Anglo Irish Bank appealed this ruling.

=== Holding of the Supreme Court ===
The Court reviewed a large amount of case law when making its decision. The Supreme Court based its decision from the case of Holman v. Johnson where the court stated "no Court will lend its aid to a man who founds his cause of action upon an immoral or an illegal act". However, the Court also argues extensively about the consequences of a strict applicability of that rule and cites Les Laboratoires Servier and anor v. Apotex Inc. and ors. The Supreme Court ruled that when deciding whether the level of illegality is too high as to render it unenforceable, the Court should look to the public policy intentions of the statute in question. Regarding the Companies Act, the Court ruled that the contract was enforceable. To say otherwise could lead to a situation which is against the public policy intentions of the Companies Act. The court stated that Section 14, for example, would have no effect if every contract caught by Section 60 was to be declared unenforceable.
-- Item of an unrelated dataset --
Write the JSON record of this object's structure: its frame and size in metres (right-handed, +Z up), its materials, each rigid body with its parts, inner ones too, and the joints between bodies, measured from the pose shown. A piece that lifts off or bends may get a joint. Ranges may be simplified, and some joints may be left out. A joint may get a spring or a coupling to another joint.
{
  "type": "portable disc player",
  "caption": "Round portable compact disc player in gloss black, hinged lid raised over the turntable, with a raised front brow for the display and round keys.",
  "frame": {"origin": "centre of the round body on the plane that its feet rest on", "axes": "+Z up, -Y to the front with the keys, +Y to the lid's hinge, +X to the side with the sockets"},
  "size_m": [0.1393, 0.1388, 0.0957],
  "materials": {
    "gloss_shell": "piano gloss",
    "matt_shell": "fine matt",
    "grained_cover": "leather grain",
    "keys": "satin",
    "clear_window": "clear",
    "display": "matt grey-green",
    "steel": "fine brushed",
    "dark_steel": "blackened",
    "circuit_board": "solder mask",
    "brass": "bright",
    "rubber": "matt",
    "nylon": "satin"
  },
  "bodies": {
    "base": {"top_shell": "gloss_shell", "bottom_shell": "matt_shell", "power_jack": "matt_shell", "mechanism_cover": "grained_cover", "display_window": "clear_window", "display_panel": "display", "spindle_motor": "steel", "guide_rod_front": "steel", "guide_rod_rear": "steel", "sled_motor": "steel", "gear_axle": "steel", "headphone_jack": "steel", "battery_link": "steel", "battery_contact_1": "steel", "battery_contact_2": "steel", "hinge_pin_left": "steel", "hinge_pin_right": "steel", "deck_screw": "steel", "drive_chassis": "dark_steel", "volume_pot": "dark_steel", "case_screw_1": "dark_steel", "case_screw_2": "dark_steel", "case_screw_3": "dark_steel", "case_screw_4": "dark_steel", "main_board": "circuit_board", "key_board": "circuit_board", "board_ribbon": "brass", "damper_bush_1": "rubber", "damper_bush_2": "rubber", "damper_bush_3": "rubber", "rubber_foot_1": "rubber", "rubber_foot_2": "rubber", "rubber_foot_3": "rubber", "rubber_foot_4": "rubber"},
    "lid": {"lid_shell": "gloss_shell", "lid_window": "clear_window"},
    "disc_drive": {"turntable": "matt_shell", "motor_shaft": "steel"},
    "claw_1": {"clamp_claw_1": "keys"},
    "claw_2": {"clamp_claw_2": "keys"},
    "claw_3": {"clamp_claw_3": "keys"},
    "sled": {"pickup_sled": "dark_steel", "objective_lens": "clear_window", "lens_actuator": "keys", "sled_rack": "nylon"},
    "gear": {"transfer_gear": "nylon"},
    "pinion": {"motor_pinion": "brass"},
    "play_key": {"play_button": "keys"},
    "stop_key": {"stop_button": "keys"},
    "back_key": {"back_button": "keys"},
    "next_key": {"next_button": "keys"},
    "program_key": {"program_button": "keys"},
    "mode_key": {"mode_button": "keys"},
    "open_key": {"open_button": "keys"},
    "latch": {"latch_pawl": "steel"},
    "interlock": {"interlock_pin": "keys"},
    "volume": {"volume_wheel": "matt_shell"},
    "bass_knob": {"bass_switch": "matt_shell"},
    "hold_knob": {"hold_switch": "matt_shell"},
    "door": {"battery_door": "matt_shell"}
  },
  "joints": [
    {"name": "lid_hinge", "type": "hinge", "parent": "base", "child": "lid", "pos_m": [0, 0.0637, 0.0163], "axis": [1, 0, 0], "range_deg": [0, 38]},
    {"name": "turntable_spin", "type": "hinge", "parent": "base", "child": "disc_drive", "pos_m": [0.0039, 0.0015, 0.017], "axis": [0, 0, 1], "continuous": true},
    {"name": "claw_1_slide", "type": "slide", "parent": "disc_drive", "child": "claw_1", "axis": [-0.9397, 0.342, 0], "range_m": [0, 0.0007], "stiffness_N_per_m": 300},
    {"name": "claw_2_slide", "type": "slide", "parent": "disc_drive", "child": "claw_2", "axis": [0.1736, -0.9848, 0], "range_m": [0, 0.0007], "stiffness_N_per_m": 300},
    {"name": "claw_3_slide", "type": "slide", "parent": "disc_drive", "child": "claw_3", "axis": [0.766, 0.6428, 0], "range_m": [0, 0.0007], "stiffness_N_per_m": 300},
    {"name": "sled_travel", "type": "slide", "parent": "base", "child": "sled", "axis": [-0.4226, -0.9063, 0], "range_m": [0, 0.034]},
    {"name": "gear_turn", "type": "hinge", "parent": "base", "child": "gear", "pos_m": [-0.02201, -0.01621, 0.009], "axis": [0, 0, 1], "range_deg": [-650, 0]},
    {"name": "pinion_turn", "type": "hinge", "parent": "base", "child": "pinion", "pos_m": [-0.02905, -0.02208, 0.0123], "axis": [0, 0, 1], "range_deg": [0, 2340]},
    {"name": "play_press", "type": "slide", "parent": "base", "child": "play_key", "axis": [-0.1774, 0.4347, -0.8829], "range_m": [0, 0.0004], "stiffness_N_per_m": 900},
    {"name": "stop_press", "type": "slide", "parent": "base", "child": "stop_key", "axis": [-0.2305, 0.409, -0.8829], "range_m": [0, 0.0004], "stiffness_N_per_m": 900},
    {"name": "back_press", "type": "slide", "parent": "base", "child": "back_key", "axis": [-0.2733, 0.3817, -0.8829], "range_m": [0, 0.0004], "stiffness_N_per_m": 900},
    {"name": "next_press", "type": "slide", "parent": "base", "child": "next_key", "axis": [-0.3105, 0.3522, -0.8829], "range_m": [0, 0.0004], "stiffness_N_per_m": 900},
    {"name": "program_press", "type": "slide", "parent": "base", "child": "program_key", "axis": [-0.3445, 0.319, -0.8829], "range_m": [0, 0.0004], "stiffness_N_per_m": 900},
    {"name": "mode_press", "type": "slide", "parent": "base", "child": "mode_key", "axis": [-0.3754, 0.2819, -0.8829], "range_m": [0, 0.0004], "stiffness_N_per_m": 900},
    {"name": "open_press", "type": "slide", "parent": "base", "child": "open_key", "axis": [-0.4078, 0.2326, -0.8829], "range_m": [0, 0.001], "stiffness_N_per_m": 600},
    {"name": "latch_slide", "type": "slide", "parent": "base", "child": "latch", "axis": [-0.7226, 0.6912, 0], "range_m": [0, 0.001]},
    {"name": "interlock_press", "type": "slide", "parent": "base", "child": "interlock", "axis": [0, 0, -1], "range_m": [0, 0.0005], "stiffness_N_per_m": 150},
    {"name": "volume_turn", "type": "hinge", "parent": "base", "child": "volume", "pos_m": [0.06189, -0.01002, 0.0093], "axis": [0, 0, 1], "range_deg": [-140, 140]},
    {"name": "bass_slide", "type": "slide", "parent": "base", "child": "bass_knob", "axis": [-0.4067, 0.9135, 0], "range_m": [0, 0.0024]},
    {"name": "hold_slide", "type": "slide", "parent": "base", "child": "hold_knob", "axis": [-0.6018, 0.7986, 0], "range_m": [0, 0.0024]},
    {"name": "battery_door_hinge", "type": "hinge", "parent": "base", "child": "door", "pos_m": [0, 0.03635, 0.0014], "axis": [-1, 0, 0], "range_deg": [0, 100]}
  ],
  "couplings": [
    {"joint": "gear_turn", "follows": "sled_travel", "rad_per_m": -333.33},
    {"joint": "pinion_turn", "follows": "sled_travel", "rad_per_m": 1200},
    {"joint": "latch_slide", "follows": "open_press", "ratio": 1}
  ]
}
The main objective of the Market Abuse Regulation is to protect investors from people who take advantage of the market, so it covers a wide range of topics. So, the Court found again that making illegality apply to a lot of things could make the regulation less effective than it was meant to be.

The Quinn family argued that Anglo Irish Bank had sold them the shares while knowing that money would be used to buy more Anglo shares which is in contravention to both of the statutes mentioned above. However, the court found it was extremely unlikely that the Quinn family were unaware of what the underlying transactions were for and that they benefited from the reception of the property then. Therefore, they cannot return them to Anglo now after the fact.

In the end, the Court agreed with the appeal and it was decided that the Quinn family could not rely Section 60 of the Companies Act of 1963 to support their claims of a violation.